Curieusement, malgré sa composition dépourvue de direction initiale, il s’agit de l’album le plus méthodique, le plus précis et le plus abouti de la formation.
«Julia Roberts aime Karkwa»
Je disais tout à l’heure que le son de Karkwa avait traversé les frontières. Ce n’était pas seulement une façon de parler. Le groupe a gagné plusieurs adeptes hors Canada, un peu comme Malajube à la même époque. La chanson d’ouverture des Chemins de verre, l’excellente «Le pyromane», s’est même rendue jusqu’aux oreilles d’une certaine Julia Roberts. Celle-ci a tellement apprécié le morceau qu’elle l’a inclus dans le film Jesus Henry Christ, dont elle était la productrice.

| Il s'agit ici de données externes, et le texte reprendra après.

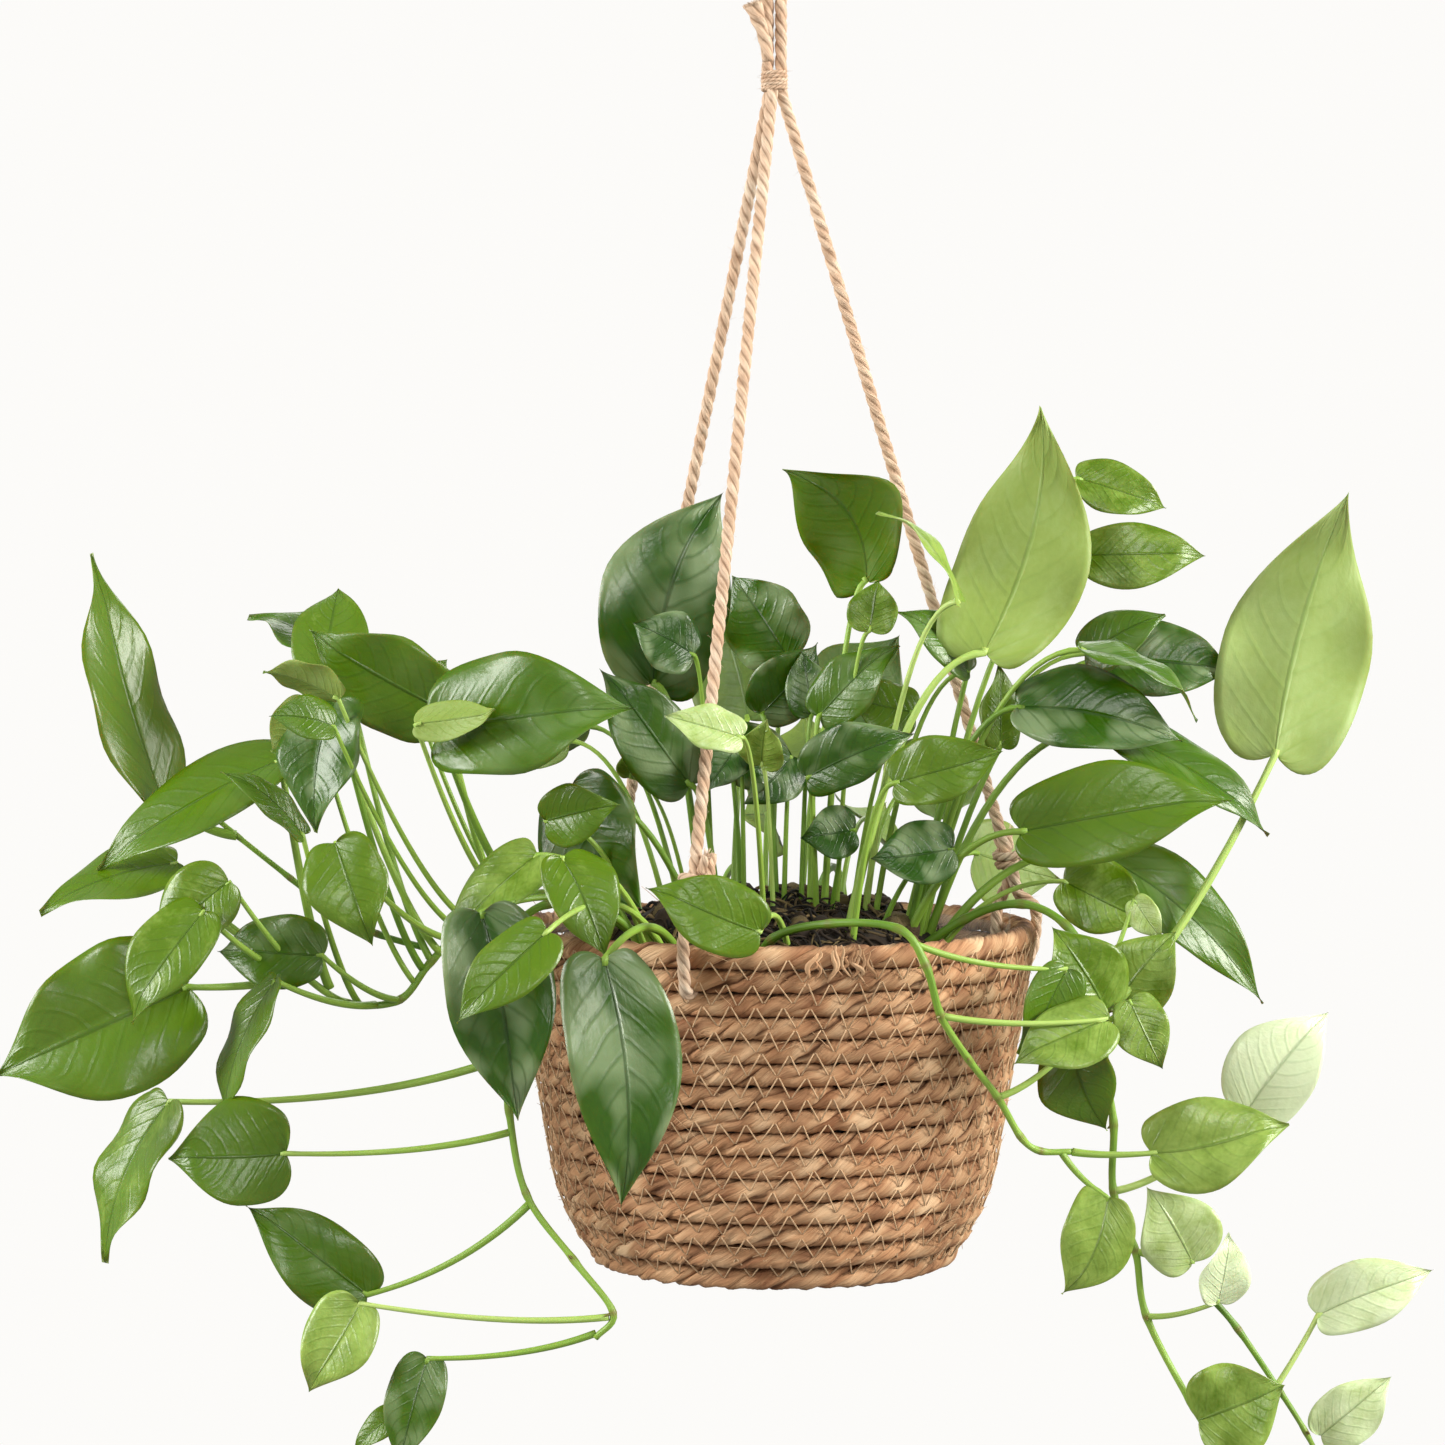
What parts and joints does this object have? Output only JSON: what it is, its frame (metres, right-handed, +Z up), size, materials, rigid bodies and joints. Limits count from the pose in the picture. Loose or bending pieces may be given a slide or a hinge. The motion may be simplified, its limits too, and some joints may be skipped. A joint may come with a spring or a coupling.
{
  "type": "hanging planter",
  "caption": "Coiled straw basket hung on three jute ropes from a tied loop, holding a potted trailing vine with heart-shaped leaves.",
  "frame": {"origin": "inside top of the hanging loop, where it rests on a hook wire that runs along Y", "axes": "+Z up along the hanging line; +X to the right as the planter is seen from the front; -Y towards the viewer"},
  "size_m": [0.6601, 0.3317, 0.734],
  "materials": {
    "jute_rope": "matte",
    "twine": "matte",
    "straw_cord": "matte",
    "sewing_thread": "matte",
    "clear_film": "gloss",
    "pot_plastic": "matte",
    "potting_soil": "matte",
    "moss": "matte",
    "stem_green": "satin",
    "leaf_green": "satin"
  },
  "bodies": {
    "hook_bight": {"loop_bight": "jute_rope"},
    "hanging_loop": {"loop_leg_left": "jute_rope", "loop_leg_right": "jute_rope", "rope_cut_tail": "jute_rope"},
    "neck": {"neck_binding": "twine"},
    "basket": {"rope_leg_front_left": "jute_rope", "rope_leg_right": "jute_rope", "rope_leg_back_left": "jute_rope", "rim_loop_front_left": "jute_rope", "rim_loop_right": "jute_rope", "rim_loop_back_left": "jute_rope", "rim_knot_front_left": "jute_rope", "rim_knot_right": "jute_rope", "rim_knot_back_left": "jute_rope", "rim_coil": "straw_cord", "wall_coils_upper": "straw_cord", "wall_coils_lower": "straw_cord", "base_coils": "straw_cord", "seam_thread": "sewing_thread", "plastic_liner": "clear_film"},
    "potted_plant": {"grow_pot": "pot_plastic", "soil": "potting_soil", "moss_mulch": "moss", "stem_left": "stem_green", "stem_left_upper": "stem_green", "stem_lower_left": "stem_green", "stem_front": "stem_green", "stem_right": "stem_green", "stem_right_small": "stem_green", "stem_back": "stem_green", "stem_back_left": "stem_green", "stalks_upper_left": "stem_green", "stalks_lower_left": "stem_green", "stalks_centre_left": "stem_green", "stalks_centre_right": "stem_green", "stalks_upper_right": "stem_green", "stalks_lower_right": "stem_green", "stalks_back": "stem_green", "leaf_set_upper_left": "leaf_green", "leaf_set_lower_left": "leaf_green", "leaf_set_centre_left": "leaf_green", "leaf_set_centre_right": "leaf_green", "leaf_set_upper_right": "leaf_green", "leaf_set_lower_right": "leaf_green", "leaf_set_back": "leaf_green"}
  },
  "joints": [
    {"name": "swing_sideways", "type": "hinge", "parent": "hook_bight", "child": "hanging_loop", "pos_m": [0, 0, -0.006], "axis": [0, 1, 0], "range_deg": [-20, 20]},
    {"name": "swing_forwards", "type": "hinge", "parent": "hanging_loop", "child": "neck", "pos_m": [0, 0, -0.0725], "axis": [1, 0, 0], "range_deg": [-15, 15]},
    {"name": "turn_on_rope", "type": "hinge", "parent": "neck", "child": "basket", "pos_m": [0, 0, -0.0855], "axis": [0, 0, 1], "range_deg": [-90, 90], "stiffness_Nm_per_rad": 0.02},
    {"name": "lift_pot_out", "type": "slide", "parent": "basket", "child": "potted_plant", "axis": [0, 0, 1], "range_m": [0, 0.04]}
  ]
}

Et après son sacre aux Prix Polaris, on aurait pu penser que le groupe était parti pour une autre belle décennie musicale. Mais les membres de la formation ont plutôt choisi de partir sur des chemins différents. Et bien qu’ils se réunissent à l’occasion avec Patrick Watson pour des spectacles (Karkwatson), Les chemins de verre demeure à ce jour leur dernier album.
Seul le temps saura nous dire si nous pourrons nous gâter les oreilles avec un autre album de cette formation surdouée…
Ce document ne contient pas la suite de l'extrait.